As duas grandes reformas em tramitação no Congresso tiveram novidades nesta terça-feira. Enquanto a reforma administrativa superou um estágio importante de tramitação, a tributária continua sendo objeto de divergências públicas entre os presidentes da Câmara e do Senado a respeito do destino que deve ser dado ao trabalho da comissão mista que gastou meses na elaboração de um parecer.
A Comissão de Constituição e Justiça da Câmara aprovou, por 39 votos a 26, o parecer do deputado Darci de Matos (PSD-SC) pela admissibilidade da PEC da reforma administrativa, que consiste em uma “primeira fase” de mudanças constitucionais que redesenharão a estrutura do funcionalismo. A passagem pela CCJ não inclui ainda uma análise da proposta em si, mas apenas de sua conformidade à Constituição. O relator retirou algumas previsões do texto original enviado pelo governo: a permissão para que o presidente da República extinguisse, fundisse ou transformasse órgãos da administração pública por decreto; a proibição de que ocupantes de “cargos típicos de Estado” acumulassem outras ocupações remuneradas; e o acréscimo de mais oito princípios da administração pública – aos atuais princípios da legalidade, impessoalidade, moralidade, publicidade e eficiência, seriam somados imparcialidade, transparência, inovação, responsabilidade, unidade, coordenação, boa governança pública e subsidiariedade.
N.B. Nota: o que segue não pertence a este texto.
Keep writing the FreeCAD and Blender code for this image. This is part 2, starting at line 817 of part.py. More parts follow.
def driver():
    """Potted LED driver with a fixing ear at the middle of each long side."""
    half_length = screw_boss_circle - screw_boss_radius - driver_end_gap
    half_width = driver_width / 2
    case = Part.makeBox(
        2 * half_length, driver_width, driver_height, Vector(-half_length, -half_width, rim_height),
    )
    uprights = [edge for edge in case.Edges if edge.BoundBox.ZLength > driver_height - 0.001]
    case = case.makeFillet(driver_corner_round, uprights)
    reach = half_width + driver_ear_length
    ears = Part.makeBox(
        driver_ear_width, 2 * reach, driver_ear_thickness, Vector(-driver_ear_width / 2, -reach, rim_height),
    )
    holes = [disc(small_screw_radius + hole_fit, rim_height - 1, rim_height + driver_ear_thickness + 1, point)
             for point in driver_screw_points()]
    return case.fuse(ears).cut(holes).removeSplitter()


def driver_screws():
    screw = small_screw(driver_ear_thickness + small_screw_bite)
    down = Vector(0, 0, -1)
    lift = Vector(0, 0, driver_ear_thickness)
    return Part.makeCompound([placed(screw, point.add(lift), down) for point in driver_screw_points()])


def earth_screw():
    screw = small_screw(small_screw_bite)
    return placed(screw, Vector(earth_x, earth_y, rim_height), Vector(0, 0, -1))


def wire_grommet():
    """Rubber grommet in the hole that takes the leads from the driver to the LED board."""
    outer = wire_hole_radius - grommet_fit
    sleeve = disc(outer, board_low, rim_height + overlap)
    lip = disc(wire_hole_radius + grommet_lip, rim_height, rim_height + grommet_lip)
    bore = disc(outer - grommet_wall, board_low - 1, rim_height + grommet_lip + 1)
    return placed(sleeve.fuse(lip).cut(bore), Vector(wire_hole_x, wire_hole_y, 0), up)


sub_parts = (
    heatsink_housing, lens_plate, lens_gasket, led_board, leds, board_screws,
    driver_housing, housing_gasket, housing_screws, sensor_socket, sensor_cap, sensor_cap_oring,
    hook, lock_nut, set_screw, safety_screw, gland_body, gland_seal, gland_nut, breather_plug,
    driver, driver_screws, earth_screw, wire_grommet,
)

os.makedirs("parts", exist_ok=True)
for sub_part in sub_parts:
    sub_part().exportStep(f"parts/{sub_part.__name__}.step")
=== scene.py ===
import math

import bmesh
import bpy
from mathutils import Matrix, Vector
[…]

Ainda que não apareça nominalmente na Carta Magna, a subsidiariedade e alguns outros princípios muito salutares, como a transparência e a inovação, precisam continuar a ser buscados na legislação infraconstitucional
É de se lamentar a oportunidade perdida de consagrar a subsidiariedade no texto constitucional brasileiro, pois este saudável princípio representaria uma mudança salutar na estrutura atual do Estado, em que tudo se faz de cima para baixo. Com a subsidiariedade aplicada à administração pública, ganhariam relevância aquelas estruturas mais próximas do cidadão, em vez das burocracias encasteladas nas capitais estaduais e federal. No entanto, ainda que não apareçam nominalmente na Carta Magna, a subsidiariedade e alguns outros princípios muito salutares, como a transparência e a inovação, precisam continuar a ser buscados na legislação infraconstitucional, como ocorreu com a MP da Liberdade Econômica, depois transformada em lei.
Enquanto a reforma administrativa, agora, vai para uma comissão especial, a última etapa antes das duas votações em plenário, a reforma tributária segue vítima da insistência do presidente da Câmara, Arthur Lira (PP-AL), em se portar como o dono da bola. Também nesta terça-feira, em evento do BTG Pactual, Lira afirmou que a reforma será fatiada, baseada no projeto do governo, e começa a tramitar na próxima semana. As afirmações desconsideram completamente o parecer da comissão especial mista, que preferiu uma reforma ampla e baseada na PEC 45, da Câmara, incorporando propostas da PEC 110, do Senado.
Falando no mesmo evento, depois de Lira, o presidente do Senado, Rodrigo Pacheco (DEM-MG), deixou claro o descompasso entre os dois ao defender uma reforma “completa e ampla”. No entanto, por mais que esteja certo, pois o fatiamento da reforma traz consigo uma série de problemas, Pacheco deve acabar mesmo vencido, já que no dia anterior, uma reunião entre dois chefes das casas legislativas e o ministro Paulo Guedes abordou a tramitação da reforma, e são grandes as chances de que Lira e o governo consigam o que desejam.
Ninguém deseja ver as reformas paradas, obviamente. Mas nem por isso a maneira como Lira vem forçando a condução da reforma tributária está isenta de críticas. Independentemente dos pontos positivos ou negativos de cada proposta em termos de impostos unificados, extintos ou criados, o modelo fatiado é inferior a uma reforma completa, em que todas as mudanças são colocadas na mesa de imediato e os parlamentares se debruçam sobre o mapa completo. Ainda mais preocupante é ver o fatiamento sendo imposto ao Congresso mesmo depois de uma comissão ter favorecido outra proposta. Que isso não impeça os parlamentares de endireitar o que precisar ser corrigido tanto na reforma tributária quanto nas demais reformas indispensáveis para o Brasil.